Addressing the media in Lagos yesterday, Executive Director of Research and Advocacy (ANED), Mr. Sunday Oduntan, explained that anyone who has followed the privatisation of the Nigerian Electricity Supply Industry (NESI) would recognise that the sector has been bedevilled by a number of challenges that would make the most hardened risk-seeking investor to run in the opposite direction.
Dangote had, while delivering a lecture as a guest speaker at the Senior Executive Course 38 of the National Institute of Policy and Strategic Studies (NIPPS), Kuru, in Plateau State last week, said the power sector privatisation was done wrongly and suggested it should be reversed.
Africa’s richest man said unless the Federal Government quickly decides on taking back the assets and giving them to people who have the capacity to inject money, the country would not be able to deliver on power infrastructure.
But Oduntan, in defence of ANED members, said if the investors are to be accused of anything, it is that they believed in their country and had a strong desire to put their money at risk, rather than those who maybe considered nothing more than armchair experts with a reluctance to dip their toes in the water.
The ANED boss said the absence of a cost recovery regime (a fundamental pre-requisite for sustainability and development of NESI), regulatory uncertainty, non-payment of bills by customers, limited access to financing (a result of the limited cost recovery),  and gas supply limitation, are among the major constraints facing the investors.
Other challenges he listed include gas pipeline vandalisation, neglected and ageing power turbines and limited transmission capacity which have all, on the back of approximately 63 years of a failed centralised public management, contributed to the failure of the power sector.
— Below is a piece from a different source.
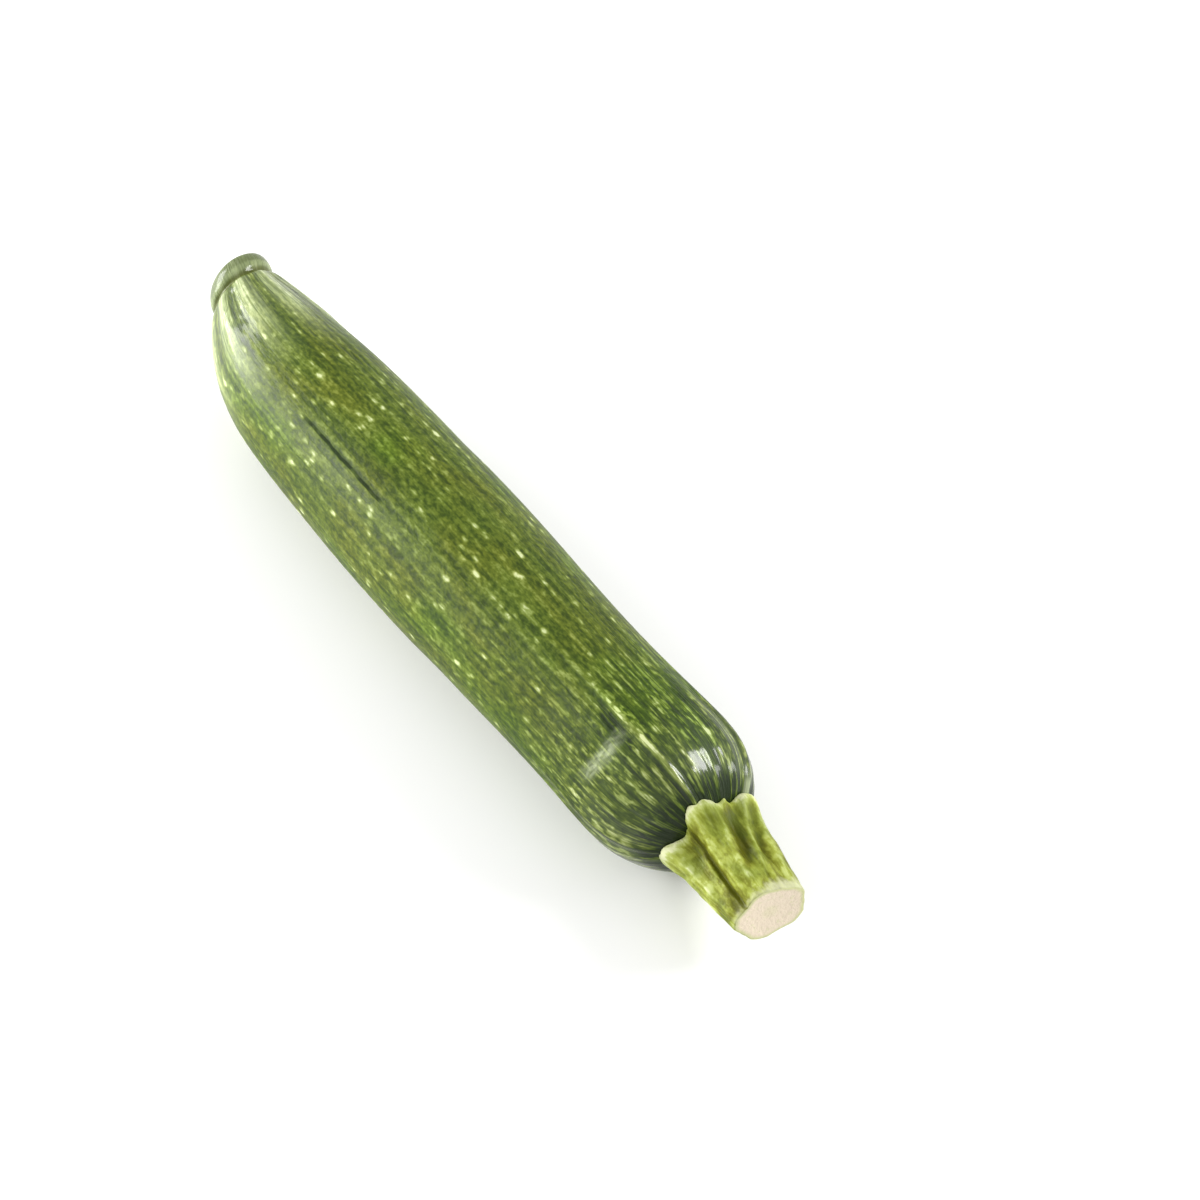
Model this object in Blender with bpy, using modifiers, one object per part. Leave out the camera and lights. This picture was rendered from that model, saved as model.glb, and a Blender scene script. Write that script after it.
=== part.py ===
"""A zucchini as picked, lying on its side, with the cut stub of its stem.

Two solids. The fruit is one grown body: a long cylinder with a rounded shoulder at the stem end
and a tapered, slightly hooked blossom end, which finishes in a creased ring round the scar. The
stem is a stub with five ribs, whose blunt toes spread over the shoulder a hairline off the skin.

Both are turned as upright blanks round +Z, given their ribs and bends by formula, then laid along
+X on the table, which is z = 0. Metres, +Z up. The origin is the middle of the footprint.
"""

import math

import bmesh
import bpy
from mathutils import Matrix, Vector

# The fruit, upright: heights are measured from the rim of the blossom end.
FRUIT_LENGTH = 0.1985  # up to the top of the shoulder
SHOULDER_DEPTH = 0.0205  # the shoulder is a rounded cap of this height
SHOULDER_POWER = 2.3  # 2 is an ellipse, more is squarer
SHOULDER_STEPS = 11
SHOULDER_TILT = (math.radians(5), math.radians(6))  # it faces a little up, and towards -Y
NECK_HEIGHT = FRUIT_LENGTH - SHOULDER_DEPTH
NECK_RADIUS = 0.0200
FRUIT_SIDE = (  # radius and height
    (NECK_RADIUS, NECK_HEIGHT),
    (0.0195, 0.157),  # a slight waist below the shoulder
    (0.0210, 0.099),  # the belly
    (0.0202, 0.065),
    (0.0190, 0.039),
    (0.0169, 0.025),
    (0.0143, 0.017),
    (0.0114, 0.0101),
    (0.0100, 0.0070),
)
BLOSSOM_END = (
    (0.0090, 0.0056),  # the crease
    (0.0093, 0.0043),  # the ring outside it
    (0.0088, 0.0014),
    (0.0076, 0.0000),  # the rim
    (0.0062, 0.0003),  # the edge of the scar, which is a shallow dish
    (0.0044, 0.0008),
    (0.0000, 0.0010),
)
HOOK_OFFSET = (0.0043, 0.0060)  # how far the blossom end bends up, and towards +Y
HOOK_REACH = 0.037  # over this length
BOW_OFFSET = 0.0007  # gentle bow of the whole fruit, towards -Y
FRUIT_SIDES = 60
FRUIT_STEP = 0.0046  # spacing of the fruit's rings, where its side runs straight
BLOSSOM_STEP = 0.0012

# Five soft edges run up the fruit in line with the stem's ribs.
RIB_COUNT = 5
RIB_SPACING = 2 * math.pi / RIB_COUNT
EDGE_HEIGHT = 0.0005  # at the shoulder, crest to mean
EDGE_FADE = 0.060  # they have faded this far below the shoulder
EDGE_LEAST = 0.25  # to this share, along the rest of the fruit

# The stem, upright: heights are measured from the top of the shoulder.
STEM_LENGTH = 0.0232  # to the middle of the cut face
STEM_SPARE = 0.0040  # what the knife takes off the blank
STEM_SIDE = (  # radius over the crests of the ribs, and height
    (0.0091, STEM_LENGTH + STEM_SPARE),
    (0.0091, STEM_LENGTH),
    (0.0106, STEM_LENGTH / 2),
    (0.0113, 0.0036),
    (0.0121, 0.0006),
    (0.0124, -0.0007),  # the tips of the toes
    (0.0118, -0.0018),
    (0.0104, -0.0022),
    (0.0076, -0.0040),  # inside the fruit, until the foot is cut to its skin
)
FULL_GROOVE_RADIUS = 0.0091  # nearer the middle than this, the ribs even out
GROOVE_AT_TOES = 0.0036  # depth of the grooves between the ribs
GROOVE_AT_TOP = 0.0011
GROOVE_POWER = 1.4  # more gives broader ribs and narrower grooves
SECOND_RIBS = (0.15, 0.30, 0.10, 0.40, 0.60)  # a lesser rib in each groove, as a share of its depth
SECOND_RIB_WIDTH = math.radians(9)
TOE_REACHES = (0.0024, 0.0012, 0.0005, 0.0009, 0.0014)  # how far each toe runs down the shoulder
TOE_SPREAD = 0.5  # they spread outwards by this share of it
TOE_ROOT = 0.0050  # the ribs turn outwards into their toes below this height
STEM_TILT = (math.radians(5.5), math.radians(7))  # up, and towards -Y
CUT_TILT = (math.radians(1), math.radians(7))  # the knife's slant, besides the stem's own tilt
STEM_SIDES = 80
STEM_STEP = 0.0016
SEAM_GAP = 0.0003  # between the stem and the skin

# How it lies.
RIB_TURN = math.radians(14)  # the first rib's angle from straight up, towards -Y
PITCH = math.radians(0.55)  # the belly is thicker than the neck, so the stem end lies lower
FLAT_DEPTH = 0.0005  # the skin is this much flattened where it rests

SKIN_COLOUR = (0.14, 0.19, 0.045, 1)
STEM_COLOUR = (0.42, 0.49, 0.13, 1)


def clear_scene():
    for obj in list(bpy.data.objects):
        bpy.data.objects.remove(obj, do_unlink=True)


def new_material(name, colour, roughness):
    material = bpy.data.materials.new(name)
    material.use_nodes = True
    shader = material.node_tree.nodes["Principled BSDF"]
    shader.inputs["Base Color"].default_value = colour
    shader.inputs["Roughness"].default_value = roughness
    shader.inputs["Metallic"].default_value = 0.0
    return material


def smooth_step(value):
    value = min(max(value, 0.0), 1.0)
    return value * value * (3 - 2 * value)


def smooth_through(points, step):
    """Points along a smooth curve through the given (radius, height) points, about a step apart."""
    vectors = [Vector(point) for point in points]
    padded = [2 * vectors[0] - vectors[1], *vectors, 2 * vectors[-1] - vectors[-2]]
    curve = [vectors[0]]
    for before, start, end, after in zip(padded, padded[1:], padded[2:], padded[3:]):
        count = max(1, round((end - start).length / step))
        for i in range(1, count + 1):
            t = i / count
            curve.append(
                0.5
                * (
                    2 * start
                    + (end - before) * t
                    + (2 * before - 5 * start + 4 * end - after) * t**2
                    + (3 * start - before - 3 * end + after) * t**3
                )
            )
    return [tuple(point) for point in curve]


def turned(name, outline, sides, collection):
    """A closed blank, from an outline of (radius, height) points from its top down to its base."""
    mesh = bpy.data.meshes.new(name)
    edges = [(i, i + 1) for i in range(len(outline) - 1)]
    mesh.from_pydata([(r, 0.0, z) for r, z in outline], edges, [])
    blank = bpy.data.objects.new(name + "_outline", mesh)
    collection.objects.link(blank)
    screw = blank.modifiers.new("turn", "SCREW")
    screw.steps = screw.render_steps = sides
    screw.use_merge_vertices = True
    screw.merge_threshold = 0.00005
    screw.use_smooth_shade = True
    bpy.context.view_layer.update()
    evaluated = blank.evaluated_get(bpy.context.evaluated_depsgraph_get())
    solid = bpy.data.objects.new(name, bpy.data.meshes.new_from_object(evaluated))
    collection.objects.link(solid)
    bpy.data.objects.remove(blank)
    return solid


def reshape(obj, move):
    """Moves each vertex to move(angle, radius, height)."""
    for vertex in obj.data.vertices:
        x, y, z = vertex.co
        vertex.co = move(math.atan2(y, x), math.hypot(x, y), z)


def fruit_outline():
    """From the top of the shoulder down the side to the middle of the blossom scar."""
    shoulder = []
    for i in range(SHOULDER_STEPS):
        angle = math.pi / 2 * i / SHOULDER_STEPS
        across = math.sin(angle) ** (2 / SHOULDER_POWER)
        up = math.cos(angle) ** (2 / SHOULDER_POWER)
        shoulder.append((NECK_RADIUS * across, NECK_HEIGHT + SHOULDER_DEPTH * up))
    side = smooth_through(FRUIT_SIDE, FRUIT_STEP)
    end = smooth_through(BLOSSOM_END, BLOSSOM_STEP)
    return shoulder + side + end


def edge_wave(angle):
    """1 on each of the five soft edges and -1 between them."""
    return math.cos(RIB_COUNT * (angle - RIB_TURN))


def fruit_place(angle, radius, height):
    below_shoulder = NECK_HEIGHT - height
    strength = EDGE_LEAST + (1 - EDGE_LEAST) * (1 - smooth_step(below_shoulder / EDGE_FADE))
    strength *= smooth_step(radius / NECK_RADIUS)
    radius += EDGE_HEIGHT * strength * edge_wave(angle)
    x, y = radius * math.cos(angle), radius * math.sin(angle)
    tilt = smooth_step(1 - below_shoulder / SHOULDER_DEPTH)
    height -= tilt * (x * math.tan(SHOULDER_TILT[0]) + y * math.tan(SHOULDER_TILT[1]))
    return Vector((x, y, height)) + centre_line(height)


def centre_line(height):
    """Sideways place of the fruit's middle: straight, with a slight bow and the hooked end."""
    hook = max(0.0, 1 - height / HOOK_REACH) ** 2
    bow = BOW_OFFSET * math.sin(math.pi * height / FRUIT_LENGTH)
    return Vector((HOOK_OFFSET[0] * hook, bow - HOOK_OFFSET[1] * hook, 0.0))


def stem_outline():
    """The blank over the crests of the ribs, from above the cut face down to its root."""
    side = smooth_through(STEM_SIDE, STEM_STEP)
    return [(0.0, side[0][1])] + side + [(0.0, side[-1][1])]


def groove_shape(angle):
    """0 on a rib's crest and 1 in the bottom of a groove, less the lesser rib that stands in it."""
    turn = (angle - RIB_TURN) / RIB_SPACING
    valley = (0.5 - 0.5 * math.cos(2 * math.pi * turn)) ** GROOVE_POWER
    off_middle = (turn % 1.0 - 0.5) * RIB_SPACING
    lesser = SECOND_RIBS[math.floor(turn) % RIB_COUNT]
    return valley - lesser * math.exp(-((off_middle / SECOND_RIB_WIDTH) ** 2))


def stem_place(angle, radius, height):
    groove = groove_shape(angle)
    up = smooth_step(height / STEM_LENGTH)
    depth = GROOVE_AT_TOES + (GROOVE_AT_TOP - GROOVE_AT_TOES) * up
    outside = min(1.0, radius / FULL_GROOVE_RADIUS)
    nearest_rib = round((angle - RIB_TURN) / RIB_SPACING) % RIB_COUNT
    toe = TOE_REACHES[nearest_rib] * max(0.0, 1 - groove) * smooth_step(1 - height / TOE_ROOT)
    toe *= outside
    radius += TOE_SPREAD * toe - depth * groove * outside
    return Vector((radius * math.cos(angle), radius * math.sin(angle), height - toe))


def tilted(tilt):
    """A turn of +Z towards the side that will look up, and towards the side that will look to -Y."""
    return Matrix.Rotation(tilt[0], 3, "Y") @ Matrix.Rotation(-tilt[1], 3, "X")


def cut_end(obj):
    """The slanting knife cut through the top of the stem."""
    slice_off(obj, Vector((0.0, 0.0, STEM_LENGTH)), tilted(CUT_TILT) @ Vector((0.0, 0.0, 1.0)))


def slice_off(obj, point, normal):
    """Removes what lies on the normal's side of a plane and closes the cut with one flat face."""
    mesh = bmesh.new()
    mesh.from_mesh(obj.data)
    everything = mesh.verts[:] + mesh.edges[:] + mesh.faces[:]
    made = bmesh.ops.bisect_plane(
        mesh, geom=everything, dist=1e-7, plane_co=point, plane_no=normal, clear_outer=True
    )
    rim = [item for item in made["geom_cut"] if isinstance(item, bmesh.types.BMEdge)]
    bmesh.ops.edgeloop_fill(mesh, edges=rim)
    bmesh.ops.recalc_face_normals(mesh, faces=mesh.faces[:])
    mesh.to_mesh(obj.data)
    mesh.free()


def seat_stem(stem, fruit, helpers):
    """Cuts the stem's foot to the skin of the shoulder, a hairline above it."""
    cutter = bpy.data.objects.new("skin_offset", fruit.data.copy())
    helpers.objects.link(cutter)
    cutter.hide_render = True
    cutter.display_type = "WIRE"
    grow = cutter.modifiers.new("gap", "DISPLACE")
    grow.strength = SEAM_GAP
    grow.mid_level = 0.0
    cut = stem.modifiers.new("seat", "BOOLEAN")
    cut.operation = "DIFFERENCE"
    cut.object = cutter


def lay_down(objects):
    """Turns the upright shapes so that the stem points along +X and their +X side looks up."""
    laid = Matrix.Rotation(math.pi / 2 + PITCH, 4, "Y") @ Matrix.Rotation(math.pi, 4, "Z")
    for obj in objects:
        obj.data.transform(laid)


def move_all(objects, offset):
    for obj in objects:
        obj.data.transform(Matrix.Translation(offset))


def lowest_and_highest(objects):
    points = [vertex.co for obj in objects for vertex in obj.data.vertices]
    low = Vector(min(point[axis] for point in points) for axis in range(3))
    high = Vector(max(point[axis] for point in points) for axis in range(3))
    return low, high


def finish(obj, material):
    obj.data.materials.clear()
    obj.data.materials.append(material)
    obj.data.shade_smooth()
    obj.data.set_sharp_from_angle(angle=math.radians(50))


def build():
    clear_scene()
    parts = bpy.data.collections.new("zucchini")
    helpers = bpy.data.collections.new("cutters")
    bpy.context.scene.collection.children.link(parts)
    bpy.context.scene.collection.children.link(helpers)

    fruit = turned("fruit", fruit_outline(), FRUIT_SIDES, parts)
    reshape(fruit, fruit_place)
    stem = turned("stem", stem_outline(), STEM_SIDES, parts)
    reshape(stem, stem_place)
    cut_end(stem)
    stem.data.transform(tilted(STEM_TILT).to_4x4())
    move_all([stem], Vector((0.0, 0.0, FRUIT_LENGTH)))

    lay_down([fruit, stem])
    low, _ = lowest_and_highest([fruit])
    move_all([fruit, stem], Vector((0.0, 0.0, -low.z - FLAT_DEPTH)))
    slice_off(fruit, Vector((0.0, 0.0, 0.0)), Vector((0.0, 0.0, -1.0)))
    low, high = lowest_and_highest([fruit, stem])
    move_all([fruit, stem], Vector((-(low.x + high.x) / 2, -(low.y + high.y) / 2, 0.0)))
    seat_stem(stem, fruit, helpers)

    finish(fruit, new_material("skin", SKIN_COLOUR, 0.35))
    finish(stem, new_material("stem", STEM_COLOUR, 0.55))


build()
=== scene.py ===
# Looks of the zucchini: the speckled, waxy skin and the ribbed, cut stem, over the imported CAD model.
# Both pieces are raised upright round +Z, as in the CAD, then bent, laid along +X and given relief.

import math

import bpy
from mathutils import Matrix, Vector, noise
from mathutils.bvhtree import BVHTree


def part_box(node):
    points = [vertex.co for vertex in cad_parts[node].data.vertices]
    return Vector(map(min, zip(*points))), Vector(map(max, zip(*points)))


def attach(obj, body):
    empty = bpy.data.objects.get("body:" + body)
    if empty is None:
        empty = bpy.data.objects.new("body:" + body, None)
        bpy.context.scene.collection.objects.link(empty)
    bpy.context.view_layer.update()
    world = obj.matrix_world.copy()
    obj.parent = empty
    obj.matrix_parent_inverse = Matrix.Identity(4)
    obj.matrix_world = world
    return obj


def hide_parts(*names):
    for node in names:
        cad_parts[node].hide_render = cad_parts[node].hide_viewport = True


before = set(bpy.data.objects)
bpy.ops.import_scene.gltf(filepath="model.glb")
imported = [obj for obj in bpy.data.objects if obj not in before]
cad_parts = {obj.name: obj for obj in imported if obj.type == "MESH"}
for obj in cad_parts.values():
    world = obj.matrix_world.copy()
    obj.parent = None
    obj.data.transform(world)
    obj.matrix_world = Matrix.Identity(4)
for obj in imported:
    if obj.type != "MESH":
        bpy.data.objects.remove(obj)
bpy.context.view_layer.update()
print("frame loaded:", ", ".join(sorted(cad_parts)))

camera = {
    "place": (0.37645, -0.25680, 0.66609),
    "lookDown": 55.0,  # degrees below level
    "turn": 52.206,  # degrees from looking along +Y
    "lens": 100.315,
    "sensor": 36.0,
}


def addCamera():
    bpy.ops.object.camera_add(
        location=camera["place"],
        rotation=(math.radians(90 - camera["lookDown"]), 0.0, math.radians(camera["turn"])),
    )
    shot = bpy.context.active_object
    shot.name = "camera"
    shot.data.sensor_width = camera["sensor"]
    shot.data.lens = camera["lens"]
    bpy.context.scene.camera = shot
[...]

On the issue of the lack of injection of adequate capital by the investors, Oduntan pointed out that most  of the generation assets were sold outright, with the sale of the distribution assets structured on a 30 per cent/70 per cent equity and debt split, while  the tariff is also structured along the same lines, for Disco operations.
He explained further that the split between equity and debt follows conventional knowledge that it is cheaper to fund operations via debt than equity, adding that  given the highly regulated nature of the tariff, the approved return on equity would preclude the injection of such funding by the investors.
‘‘In addition, the customers would ultimately have to bear the cost of the associated returns, and with a tariff that does not allow for a complete cost recovery, no lender will be willing to provide the required financing for the sector. And this is a problem that cascades along the electricity value chain,’’ he said.
Oduntan equally said electricity market revenue shortfalls is projected at N809 billion by December 2016, saying this is a direct consequence of the non-cost recovery nature of the tariff.